Une histoire qui apporte de l’eau au moulin de Jean-Marie Le Pen, disent les politologues : le pensez-vous aussi ?

"C’est une campagne automatique, elle n’a même pas besoin de grands discours. Les gens ne font pas la différence, ils n’y comprennent rien et en ont assez. Nous sommes dans un régime d’irresponsabilité politique : Villepin n’a jamais été élu et n’a aucune idée du suffrage universel. Il doit sa légitimité au fait d’avoir été nommé par Chirac, lequel, selon la Constitution, est irresponsable. C’est ce régime d’irresponsabilité qui creuse sa propre tombe, parce que les Français ne supportent plus cette situation où les politiques peuvent tout faire sans jamais être punis. Il n’y a pas besoin de sondages : une histoire de ce genre fait augmenter mécaniquement Le Pen. Mécaniquement".

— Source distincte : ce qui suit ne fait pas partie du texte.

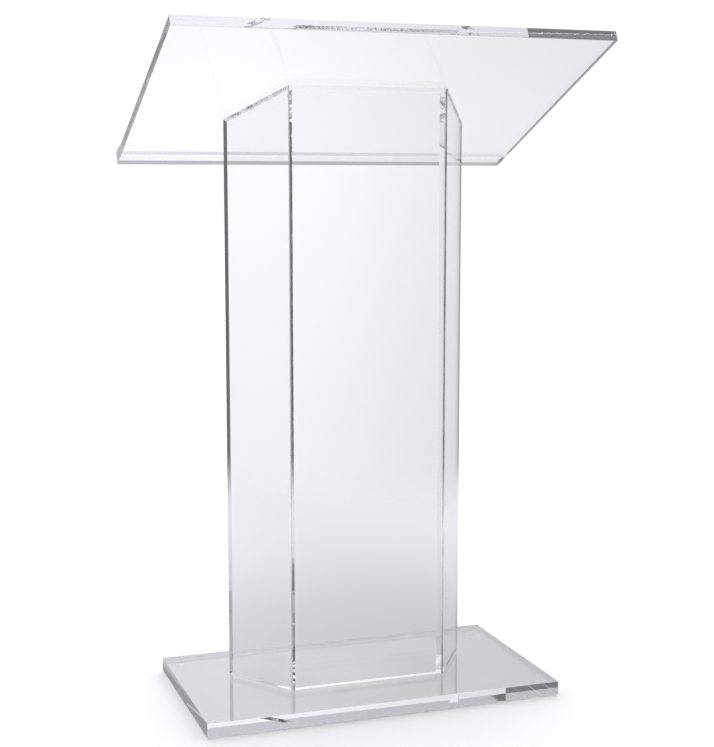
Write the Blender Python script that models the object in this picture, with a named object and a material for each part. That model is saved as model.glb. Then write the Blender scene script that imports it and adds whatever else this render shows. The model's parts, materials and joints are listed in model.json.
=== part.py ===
"""Clear acrylic presentation lectern, built as separate sheets and feet.

Frame: metres, +Z up, origin on the floor under the middle of the lectern.
The audience is at -Y and the speaker at +Y. The lectern is symmetric about X = 0.
Left and right are the audience's: left is -X.
"""

from math import cos, pi, radians, sin, sqrt, tan

import bmesh
import bpy
from mathutils import Matrix, Vector

# Driving dimensions
OVERALL_H = 1.194           # floor to the highest corner of the reading top
GAP = 0.0003                # room between two neighbouring pieces, filled by a cement film
ARRIS = 0.0006              # small polished flat along each free edge of a sheet

BASE_W = 0.660
BASE_D = 0.370
BASE_T = 0.025

FOOT_R = 0.011              # at the adhesive face, under the base
FOOT_ROUND = 0.002          # radius of the round edge next to the floor
FOOT_H = 0.003
FOOT_INSET_X = 0.029        # foot centre to the side edge of the base
FOOT_INSET_Y = 0.025        # foot centre to the front or back edge of the base
FOOT_SIDES = 40
FOOT_ROUND_STEPS = 4

PANEL_T = 0.018             # the three upright sheets of the column
FRONT_W = 0.294             # outer face of the front panel, from mitre tip to mitre tip
FRONT_Y = -0.073            # where that face stands
WING_W = 0.153              # outer face of a wing, from mitre tip to back edge
WING_SPLAY = radians(33)    # a wing's turn away from pointing straight back

TOP_W = 0.776
TOP_L = 0.498               # along the slope, without the ledge
TOP_T = 0.018
TILT = radians(23)          # slope of the reading top, its high edge at the audience
LEDGE_T = 0.032             # along the slope
LEDGE_H = 0.025             # square to the slope, from the underside of the top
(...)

Mais n’y a t il aucune issue ?

Il faudrait changer de premier ministre, mais ils font tout ce qu’ils peuvent pour ne rien faire. Ils comptent sur la fatigue de l’opinion publique, sur les longs délais des enquêtes judiciaires. Ils espèrent que les enquêtes sur la violation du secret d’instruction finiront par entraver des magistrats et des journalistes et que les gens se mettront à penser à autre chose. Dans ce cas, on peut critiquer Sarkozy, qui de facto est complice du statu quo. Il devrait avoir déjà démissionné, parce qu’il participe à un gouvernement dirigé par un premier ministre qui a comploté contre lui".